Unpacking Docker Images
To start off, we need to understand what a Docker image is. Images, broadly speaking, are like container templates that can either be run on their own or built upon to create new images. On a more technical level, images are just .tar archives containing a filesystem. That’s it!
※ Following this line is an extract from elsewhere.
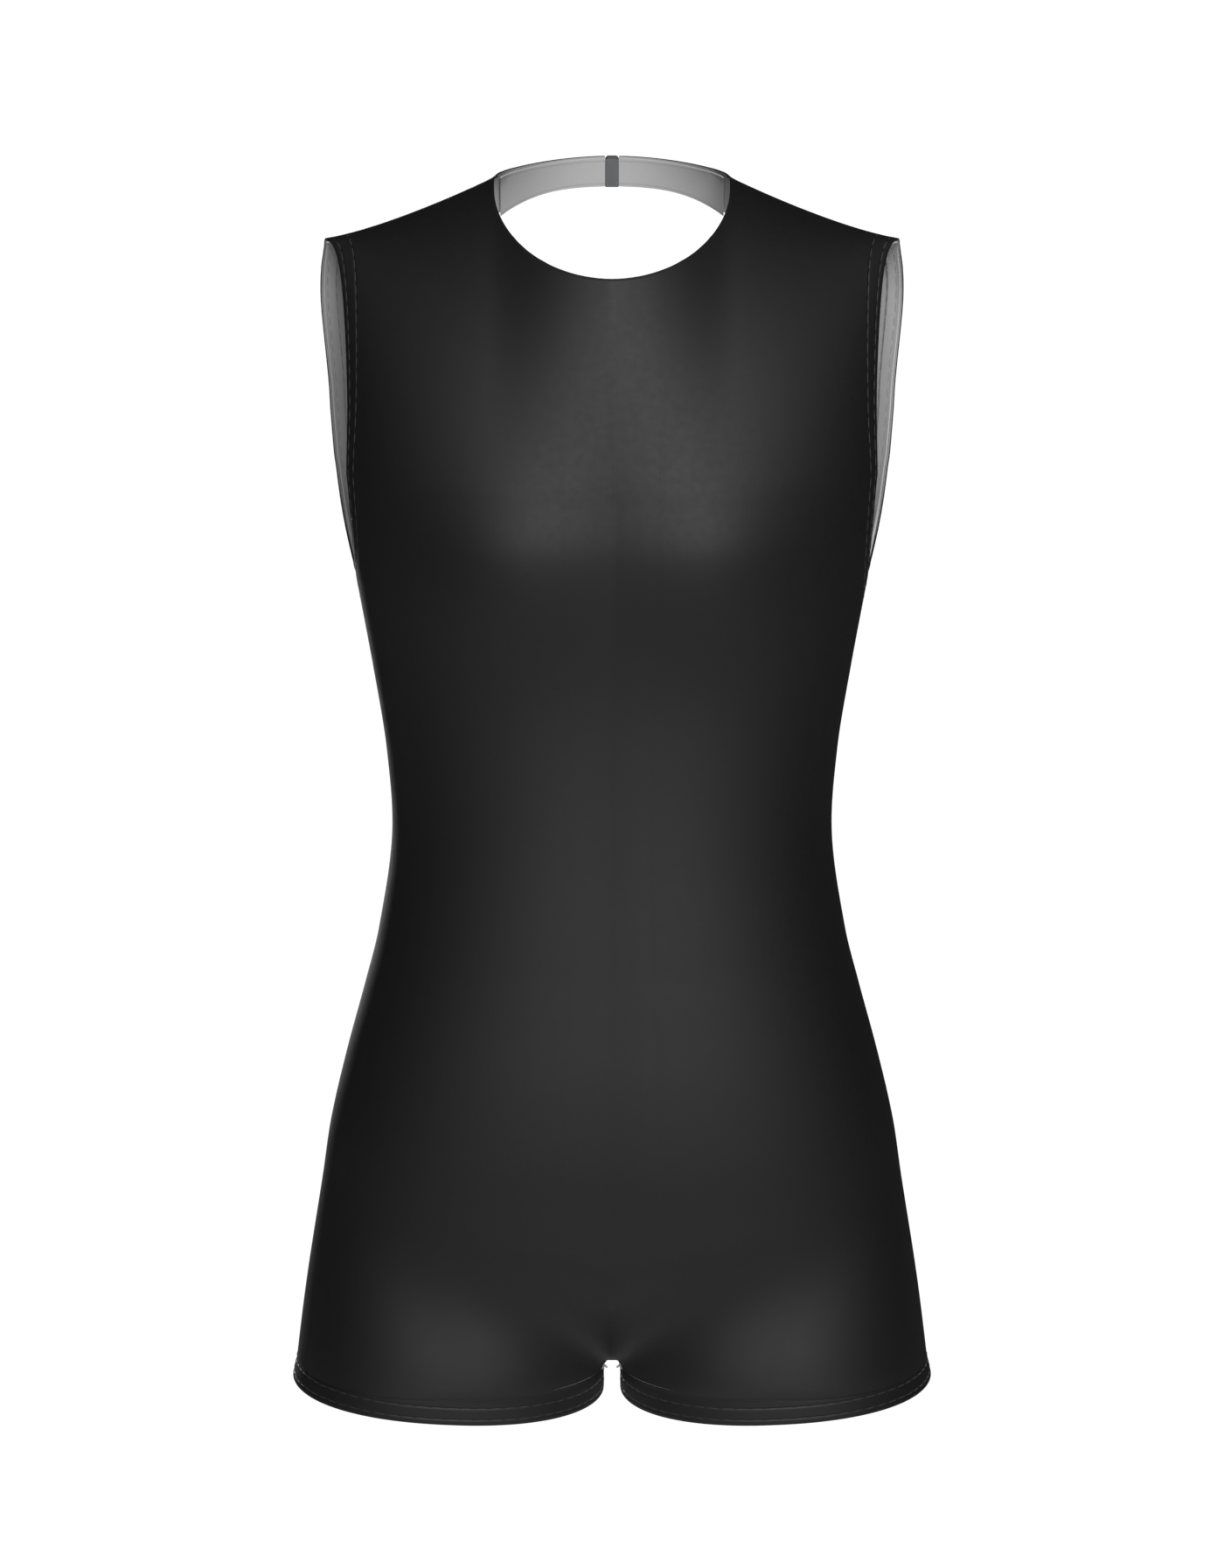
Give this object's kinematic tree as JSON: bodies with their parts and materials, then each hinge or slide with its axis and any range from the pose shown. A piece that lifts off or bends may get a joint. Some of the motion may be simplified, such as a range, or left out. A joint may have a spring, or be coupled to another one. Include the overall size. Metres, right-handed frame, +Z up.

Once the images are downloaded from an image repository (like hub.docker.com), they are unpacked and stored in the host’s filesystem. We can actually inspect these images on the filesystem by navigating to the image path (
/var/lib/docker/overlay2 for hosts using the overlay2 storage driver). Each image layer is named with a sha256 hash; here’s the base layer for the official Alpine image:
[email protected]:/var/lib/docker/overlay2/56abedeb5085c1ad962f3dec89d1e9bc6b584ee06d9bed0897221417bb496c56/diff# ls -la total 72 drwxr-xr-x 18 root root 4096 Jan 24 16:41 . drwx------ 3 root root 4096 Jan 24 16:41 .. drwxr-xr-x 2 root root 4096 Dec 20 22:25 bin drwxr-xr-x 2 root root 4096 Dec 20 22:25 dev drwxr-xr-x 15 root root 4096 Dec 20 22:25 etc drwxr-xr-x 2 root root 4096 Dec 20 22:25 home drwxr-xr-x 5 root root 4096 Dec 20 22:25 lib drwxr-xr-x 5 root root 4096 Dec 20 22:25 media drwxr-xr-x 2 root root 4096 Dec 20 22:25 mnt dr-xr-xr-x 2 root root 4096 Dec 20 22:25 proc drwx------ 2 root root 4096 Dec 20 22:25 root drwxr-xr-x 2 root root 4096 Dec 20 22:25 run drwxr-xr-x 2 root root 4096 Dec 20 22:25 sbin drwxr-xr-x 2 root root 4096 Dec 20 22:25 srv drwxr-xr-x 2 root root 4096 Dec 20 22:25 sys drwxrwxrwt 2 root root 4096 Dec 20 22:25 tmp drwxr-xr-x 7 root root 4096 Dec 20 22:25 usr drwxr-xr-x 11 root root 4096 Dec 20 22:25 [email protected]:/var/lib/docker/overlay2/56abedeb5085c1ad962f3dec89d1e9bc6b584ee06d9bed0897221417bb496c56/diff#
As we can see, it really is just a directory that holds a filesystem. So how does a filesystem get turned into a running container?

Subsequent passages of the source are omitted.